Sustainable Georgia: Get On Board

State leaders believe unprecedented transportation investments will streamline our roads and highways to accommodate big new cargo crisscrossing the state and exporting from here. They will reduce traffic and commute times and generally make us all less stressed out. I’m all for it.
But I was disappointed to see the new state proposal for education funding contains a flaw that doesn’t fit with Georgia’s vision of prosperity ushered in by an explosion of infrastructure spending.
As of January, the proposed new education budget – which is the first time the funding formula will be changed in 20 years – would permanently eliminate the grant program that provided flexibility to apportion funding for transportation where districts most need it, replacing it with a per student formula. Your district might have the same population of students as another, but if you’re in a district where it costs more per student to move them because of higher traffic or longer distances, you’d better start selling popcorn.
Students in rural and inner-city systems are among the poorest in the state, and the need for busing here is the greatest. However many rural counties continue to face challenges with raising education funds from county taxes, and it’s more expensive to bus kids in rural counties, many of which have one central school for the entire county where students live far from their schools.
Years of deep cuts to student transportation funding have forced school districts to pay more out of pocket to safely bus students to and from school. State funding for transportation in education systems has fallen from 49 percent of the total bill in 1996 to less than 17 percent in 2014 ($126 million of the $749 million Georgia’s school districts spent to bus children), according to the State Education Finance Study Commission. Meanwhile the state’s population continues to grow, and more students are getting on the bus.
Not only that, but the current formula uses old data. For many counties, determining how many buses the state will pay for is based on information that is at least 15 years old – data that doesn’t account for the significant student enrollment growth many districts have seen since then.
This is not the only example of how our education system has been defunded through the years, but it’s one I keep coming back to. Not only is the state cheating our students and parents out of a service it should provide efficiently, but it also could contribute to marginalizing the rural population of our state, segregating those communities with poor infrastructure, schools and services. These children deserve access to a good education just as much as children in more well-funded school districts.
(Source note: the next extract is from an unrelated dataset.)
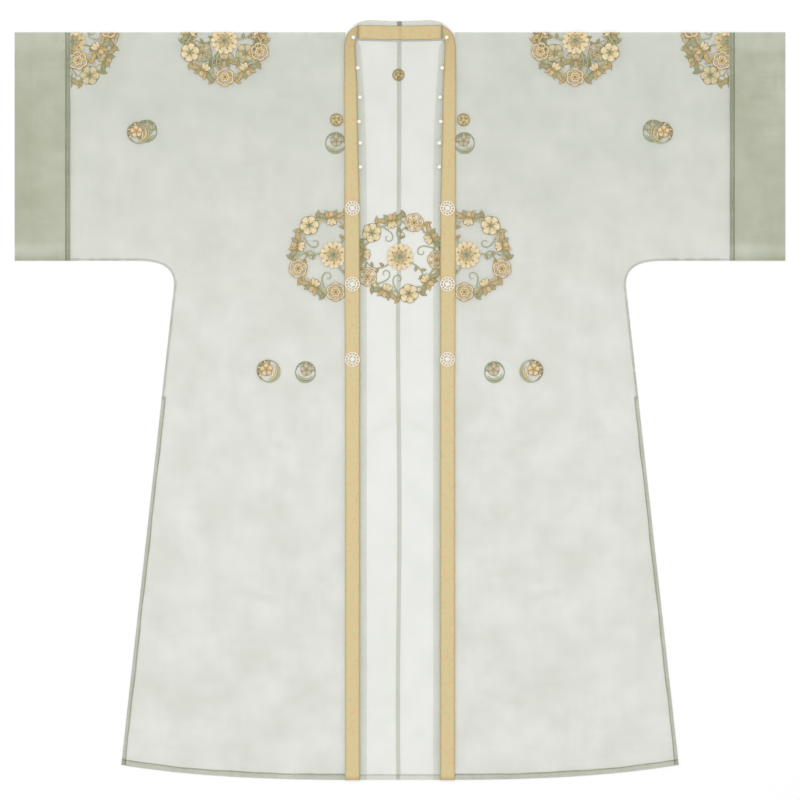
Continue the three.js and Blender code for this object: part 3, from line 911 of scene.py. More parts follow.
@dataclass
class BodyHalf:
    """Front, sleeve and back of one side: one width of organza folded at the shoulder."""

    cut: Cut
    drape: Drape
    side: str
    thickness: float = 0.24
    row: float = 8.0
    columns: int = 44
    skirt_rows: int = 96
    sleeve_columns: int = 13
    curve_columns: int = 9
    centre_columns: int = 11
    fold_radius: float = 1.15
    tuck: float = 3.0
    centre_gap: float = 0.15
    # The half's cut: centre back to cuff seam, and back hem over the shoulder to front hem.
    flat: tuple[float, float] = (0.5104, 2.3176)
    area: float = 0.905

    def top_rows(self) -> np.ndarray:
        """Gives the drops of the rows above the underarm."""
        count = round(self.cut.underarm[1] / self.row)
        rows = np.linspace(0, self.cut.underarm[1], count + 1)
        rows[0] = self.fold_radius
        return rows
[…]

If the legislature adopts the new model unchanged this year, it will not only underfund school transportation but also lock that shortfall into place for years to come, leaving schools without enough resources to provide the quality education that every child deserves.
Transit helps, but the fact is we can build all the mass transit we want and still find it does not serve the poor population that needs it, especially in rural areas where there is not enough density to warrant it.
Without a mechanism to accommodate shifts in demographics and population, schools will continue to sacrifice other parts of their budget like salaries and raises to help fund transportation, and those schools will then continue to lose talent.
But there is an opportunity to make a real difference in these districts. Nathaniel Smith, founder and chief equity officer of Partnership for Southern Equity, suggests we use census data to match populations with no health insurance, and overlay those with the most students on the free lunch program; then, give schools with those families more workforce training and soft skills counsel. “We must find and leverage human assets with a place-based approach,” says Smith.
As we continue the state’s plan to increase workforce opportunities to high school students, this would help target Georgia’s most critical need areas. But addressing community needs takes flexibility as well as leverage.
Georgia is both legally mandated and morally obligated to provide transportation for all students, and if we continue doing so at an escalating cost and at the expense of the classroom, it shows bad business sense in the best state to do business.